:: STATED PROBLEM ::
From the listing below, copy only the lines from the line that contains "bpy.context.scene.collection.children.link(crumbs)" to the line that contains "imported = [obj", counting those two lines as part of the copy.

:: COLLECTED DATA ::
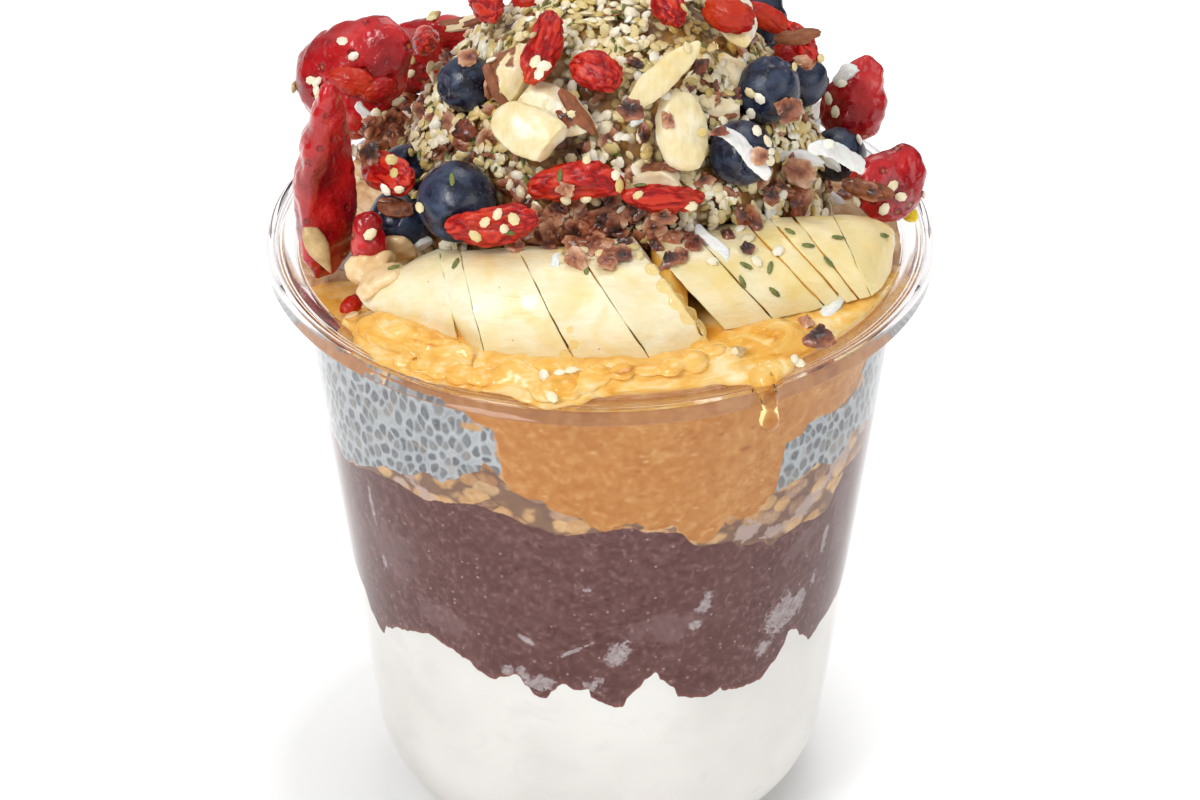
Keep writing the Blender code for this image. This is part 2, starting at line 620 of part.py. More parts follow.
def toppings():
    made = []
    for number, (diameter, place) in enumerate(BLUEBERRIES):
        bm = blueberry_mesh(diameter * MM)
        made.append(put(bm, f"blueberry_{number + 1:02d}", "blueberry", place))
    for number, (length, width, depth, place) in enumerate(STRAWBERRIES):
        bm = strawberry_mesh(length * MM, width * MM, depth * MM)
        made.append(put(bm, f"strawberry_{number + 1:02d}", "strawberry", place))
    for number, (length, width, depth, place) in enumerate(GOJI_BERRIES):
        bm = goji_mesh(length * MM, width * MM, depth * MM, number)
        made.append(put(bm, f"goji_berry_{number + 1:02d}", "goji", place))
    for number, (length, width, depth, start, end, place) in enumerate(NUTS):
        bm = nut_mesh(length * MM, width * MM, depth * MM, start, end)
        made.append(put(bm, f"almond_piece_{number + 1:02d}", "nut", place))
    for number, (length, width, depth, curl, twist, place) in enumerate(COCONUT):
        bm = strip_mesh(length * MM, width * MM, depth * MM, curl, twist)
        made.append(put(bm, f"coconut_strip_{number + 1:02d}", "coconut", place))
    return made


def heap_core():
    """The mound without its large toppings: a lumpy half dome that stands in the filling's top."""
    rng = random.Random(HEAP_SEED)
    loops = []
    foot = TUB_HEIGHT - 8 * MM
    for climb, lumps in HEAP_RINGS:
        ring = []
        for i in range(HEAP_COLUMNS):
            degrees = 360 * i / HEAP_COLUMNS
            turn, rise = math.radians(degrees), math.radians(max(climb, 4))
            ball = Vector((math.sin(turn) * math.cos(rise), -math.cos(turn) * math.cos(rise), math.sin(rise)))
            inside = CORE_DEPTH - rng.uniform(-lumps, lumps) * MM
            point = MOUND_CENTRE + Vector(a * (b - inside) for a, b in zip(ball, MOUND_HALF))
            if climb < 0:
                point.z = foot
            ring.append(point)
        loops.append(ring)
    top = MOUND_CENTRE + Vector((0, 0, MOUND_HALF.z - CORE_DEPTH))
    bm = skin(loops, (MOUND_CENTRE.x, MOUND_CENTRE.y, foot), top)
    return object_from(bm, "topping_heap", "seeds")


def swollen_hull(pieces, by):
    """A helper object round some pieces: their convex hull, grown outwards on every side."""
    bm = bmesh.new()
    for piece in pieces:
        for vert in piece.data.vertices:
            bm.verts.new(piece.matrix_world @ vert.co)
    hull = bmesh.ops.convex_hull(bm, input=bm.verts)
    inner = {v for v in hull["geom_interior"] + hull["geom_unused"] if isinstance(v, bmesh.types.BMVert)}
    bmesh.ops.delete(bm, geom=list(inner), context="VERTS")
    bmesh.ops.recalc_face_normals(bm, faces=bm.faces)
    bm.normal_update()
    moves = [(v, v.co + v.normal * by * v.calc_shell_factor()) for v in bm.verts]
    for vert, co in moves:
        vert.co = co
    return object_from(bm, "cutter", "seeds")


def keep_largest_body(piece):
    """Drops the bits that a cut has left loose and fills pockets that a join has shut in."""
    bm = bmesh.new()
    bm.from_mesh(piece.data)
    left = set(bm.verts)
    bodies = []
    while left:
        grown, edge = set(), [left.pop()]
        while edge:
            vert = edge.pop()
            grown.add(vert)
            for other in (e.other_vert(vert) for e in vert.link_edges):
                if other in left:
                    left.discard(other)
                    edge.append(other)
        bodies.append(grown)
    bodies.sort(key=len)
    for crumbs in bodies[:-1]:
        bmesh.ops.delete(bm, geom=list(crumbs), context="VERTS")
    bm.to_mesh(piece.data)
    bm.free()


def crumb_mesh(length, width, depth, rough, rng):
    """A hemp heart or, with rough set, a broken cacao nib: a small rounded lump along X."""
    loops = []
    for x, size in CRUMB_SECTIONS:
        ring = []
        for i in range(CRUMB_COLUMNS):
            turn = math.tau * (i + 0.3 * (x > 0)) / CRUMB_COLUMNS
            grown = size * (1 + rng.uniform(-rough, rough))
            ring.append(Vector((length / 2 * (x + rng.uniform(-rough, rough) * 0.4),
                                width / 2 * grown * math.cos(turn), depth / 2 * grown * math.sin(turn))))
        loops.append(ring)
    return skin(loops, (-length / 2, 0, 0), (length / 2, 0, 0))


def topping_heap(above, below):
    """The core cut clear of every piece that it touches, with its hemp hearts and cacao nibs joined on."""
    core = heap_core()
    room = layer(lambda a, share: TUB_HEIGHT - 20 * MM, lifted(filling, SPLIT))
    apply_boolean(core, object_from(room, "space", "seeds"), "DIFFERENCE")
    groups = [[piece] for piece in above] + [below[:3], below[3:5], below[5:8], below[8:]]
    for group in groups:
        apply_boolean(core, swollen_hull(group, SPLIT), "DIFFERENCE", "MANIFOLD")
    keep_largest_body(core)
    core_tree = BVHTree.FromPolygons([v.co for v in core.data.vertices],
                                     [p.vertices[:] for p in core.data.polygons])
    near = []
    for piece in above + below:
        points = [piece.matrix_world @ v.co for v in piece.data.vertices]
        near.append(BVHTree.FromPolygons(points, [p.vertices[:] for p in piece.data.polygons]))
    rng = random.Random(CRUMB_SEED)
    crumbs = bpy.data.collections.new("crumbs")
    for i in range(CRUMB_TRIES):
        # Even steps over the half dome: each turns on by the golden angle and climbs by equal heights
        degrees = i * GOLDEN_ANGLE
        climb = math.degrees(math.asin(0.05 + 0.93 * (i + 0.5) / CRUMB_TRIES))
        outer = seat(degrees, climb, CRUMB_START)
        inward = -outer.to_3x3().col[2]
        hit = core_tree.ray_cast(outer.translation, inward)[0]
        if hit is None or (hit - outer.translation).length > CRUMB_DEEPEST:
            continue
        nib = rng.random() > 0.35 + 0.5 * climb / 90
        length, width, depth = (rng.uniform(*limits) for limits in (NIB_SIZE if nib else HEMP_SIZE))
        lift = depth * 0.18 * MM
        centre = hit - inward * lift
        reach = 0.5 * math.hypot(length, width) * (1.12 if nib else 0.95) * MM + SPLIT
        if any(tree.find_nearest(centre, reach)[0] for tree in near):
            continue
        rough = NIB_ROUGH if nib else HEMP_ROUGH
        bm = crumb_mesh(length * MM, width * MM, depth * MM, rough, rng)
        place = seat(degrees, climb, 0, rng.uniform(0, 360), rng.uniform(-14, 14), rng.uniform(-14, 14))
        place.translation = centre
        bm.transform(place)
        crumb = object_from(bm, "crumb", "seeds")
        bpy.context.scene.collection.objects.unlink(crumb)
        crumbs.objects.link(crumb)
    bpy.context.scene.collection.children.link(crumbs)
    apply_boolean(core, crumbs, "UNION", "MANIFOLD")
    bpy.data.collections.remove(crumbs)
    keep_largest_body(core)
    return core


def main():
    for old in list(bpy.data.objects):
        bpy.data.objects.remove(old)
    tub()
    yogurt()
    acai = layer(lifted(yogurt_top, SPLIT), acai_top)
    object_from(acai, "acai", "acai")
    granola = layer(lifted(acai_top, SPLIT), granola_top)
    object_from(granola, "granola", "granola")
    butter_and_chia()
    slices = banana_slices()
    large = toppings()
    bpy.context.view_layer.update()
    topping_heap(large, slices)


main()
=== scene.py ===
import math
import random

import bmesh
import bpy
from mathutils import Euler, Matrix, Vector, noise
from mathutils.bvhtree import BVHTree


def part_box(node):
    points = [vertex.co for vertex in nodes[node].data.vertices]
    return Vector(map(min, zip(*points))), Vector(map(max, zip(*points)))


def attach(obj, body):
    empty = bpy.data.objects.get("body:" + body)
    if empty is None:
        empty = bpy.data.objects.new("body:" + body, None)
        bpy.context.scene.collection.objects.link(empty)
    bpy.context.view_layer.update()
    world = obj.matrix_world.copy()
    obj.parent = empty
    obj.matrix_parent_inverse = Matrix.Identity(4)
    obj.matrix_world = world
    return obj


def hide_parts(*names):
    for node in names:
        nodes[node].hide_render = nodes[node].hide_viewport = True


# Layered acai bowl in a clear plastic tub: the looks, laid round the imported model.
# +Z is up and -Y is the front. Lengths are in metres, and mm turns millimetres into them.
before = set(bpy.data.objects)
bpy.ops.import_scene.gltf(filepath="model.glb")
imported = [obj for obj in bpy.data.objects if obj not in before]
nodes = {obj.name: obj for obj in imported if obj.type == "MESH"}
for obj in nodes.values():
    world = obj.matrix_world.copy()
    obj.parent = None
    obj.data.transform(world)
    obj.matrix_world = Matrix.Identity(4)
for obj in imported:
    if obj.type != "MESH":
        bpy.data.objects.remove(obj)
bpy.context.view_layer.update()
mm = 0.001
print("frame loaded with", len(nodes), "nodes")

tub = {
    "height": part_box("tub")[1].z,
    "rimRadius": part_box("tub")[1].x,
    "mouthRadius": 53.4 * mm,   # outside of the wall, carried up to the rim's height
    "slope": 0.13,              # radius lost for each metre down
    "wall": 0.6 * mm,
    "corner": 17 * mm,          # radius of the rounded base corner
    "footInner": 20.5 * mm,
    "footRise": 1.2 * mm,
    "rimSection": (             # mm in from the rim's edge and below its top, from under the flange
        (1.2, 1.1), (0.95, 1.4), (0.8, 3.2), (0.55, 3.4), (0.15, 3.25), (0, 2.8), (0.12, 1.9),
        (0.05, 1.1), (0.2, 0.45), (0.6, 0.1), (1.0, 0), (1.5, 0.15), (1.75, 0.38), (2.05, 0.22),
        (2.35, 0.38), (2.65, 0.20), (2.95, 0.34), (3.25, 0.14), (3.5, 0.05)),
    "mouthSection": ((1.0, 0), (0.5, 0.05), (0.1, 0.3)),    # mm out from the mouth and below the top
    "columns": 180,
    "tint": (0.985, 0.985, 0.985, 1),
    "rimTint": (0.84, 0.805, 0.80, 1),
}
bite = 0.45 * mm                # how far the food reaches into the wall


# Hand tools

def deselectAll():
    if bpy.context.object and bpy.context.object.mode != "OBJECT":
        bpy.ops.object.mode_set(mode="OBJECT")
    bpy.ops.object.select_all(action="DESELECT")


def pick(piece):
    deselectAll()
    piece.select_set(True)
    bpy.context.view_layer.objects.active = piece


def startEdit(piece, mode="VERT"):
    pick(piece)
    bpy.ops.object.mode_set(mode="EDIT")
    bpy.ops.mesh.select_mode(type=mode)


def endEdit():
    bpy.ops.object.mode_set(mode="OBJECT")


def useModifier(piece, kind, **values):
    pick(piece)
    modifier = piece.modifiers.new(kind.lower(), kind)
    for key, value in values.items():
        setattr(modifier, key, value)
    bpy.ops.object.modifier_apply(modifier=modifier.name)


def setPlace(piece):
    # the piece's place goes into its mesh
    pick(piece)
    bpy.ops.object.transform_apply(location=True, rotation=True, scale=True)


def smoothShade(piece, degrees=None):
    pick(piece)
    if degrees is None:
        bpy.ops.object.shade_smooth()
    else:
        bpy.ops.object.shade_smooth_by_angle(angle=math.radians(degrees))


def hand(piece, name, material, slot, *replaced):
    # names a finished piece, gives it its finish and hangs it on the frame
    piece.name = name
    piece.data.name = name
    piece.data.materials.clear()
    piece.data.materials.append(material)
    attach(piece, "root")
    if replaced:
        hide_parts(*replaced)
    return piece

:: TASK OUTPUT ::
    bpy.context.scene.collection.children.link(crumbs)
    apply_boolean(core, crumbs, "UNION", "MANIFOLD")
    bpy.data.collections.remove(crumbs)
    keep_largest_body(core)
    return core


def main():
    for old in list(bpy.data.objects):
        bpy.data.objects.remove(old)
    tub()
    yogurt()
    acai = layer(lifted(yogurt_top, SPLIT), acai_top)
    object_from(acai, "acai", "acai")
    granola = layer(lifted(acai_top, SPLIT), granola_top)
    object_from(granola, "granola", "granola")
    butter_and_chia()
    slices = banana_slices()
    large = toppings()
    bpy.context.view_layer.update()
    topping_heap(large, slices)


main()
=== scene.py ===
import math
import random

import bmesh
import bpy
from mathutils import Euler, Matrix, Vector, noise
from mathutils.bvhtree import BVHTree


def part_box(node):
    points = [vertex.co for vertex in nodes[node].data.vertices]
    return Vector(map(min, zip(*points))), Vector(map(max, zip(*points)))


def attach(obj, body):
    empty = bpy.data.objects.get("body:" + body)
    if empty is None:
        empty = bpy.data.objects.new("body:" + body, None)
        bpy.context.scene.collection.objects.link(empty)
    bpy.context.view_layer.update()
    world = obj.matrix_world.copy()
    obj.parent = empty
    obj.matrix_parent_inverse = Matrix.Identity(4)
    obj.matrix_world = world
    return obj


def hide_parts(*names):
    for node in names:
        nodes[node].hide_render = nodes[node].hide_viewport = True


# Layered acai bowl in a clear plastic tub: the looks, laid round the imported model.
# +Z is up and -Y is the front. Lengths are in metres, and mm turns millimetres into them.
before = set(bpy.data.objects)
bpy.ops.import_scene.gltf(filepath="model.glb")
imported = [obj for obj in bpy.data.objects if obj not in before]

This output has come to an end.